Some people, including myself, believe that there is a perceptible difference between force carbonation and natural (bottle) carbonation like the Belgians use especially when comparing highly carbonated beer. Natural carbonation is generally more pleasant and less harsh than force carbonation. Why that is exactly, I'm not sure.
 
I made 10 gallons of an Irish red wanted to quick card one keg and let one sit at 10psi for couple of weeks. I hooked one up ar around 20psi and forgot about it its obviously over carbed but the taste surprised me extremely harsh and bitter the one at 10 psi is awesome. I was surprised a little. How come Belgians are so carbed and are not harsh?



I suspect the harsh and bitter taste you have is the result of “Hop dust particles” that normally settle to the bottom of the keg.

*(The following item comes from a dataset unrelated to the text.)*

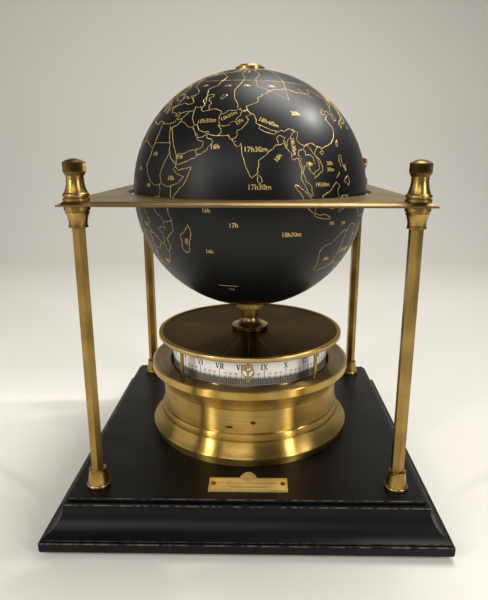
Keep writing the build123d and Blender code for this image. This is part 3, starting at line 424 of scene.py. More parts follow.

However, when you over-carb it blows this residue from the bottom of the keg into the tap. Drain off a pitcher at full flow and let it sit. That should get all the Hop dust out (at least most of it) and relieve some pressure.

Once you get the carbonation back to normal, the stuff remaining will settle out and not get blown into the tap.
 
I suspect the harsh and bitter taste you have is the result of “Hop dust particles” that normally settle to the bottom of the keg. However, when you over-carb it blows this residue from the bottom of the keg into the tap. Drain off a pitcher at full flow and let it sit. That should get all the Hop dust out (at least most of it) and relieve some pressure.

Once you get the carbonation back to normal, the stuff remaining will settle out and not get blown into the tap.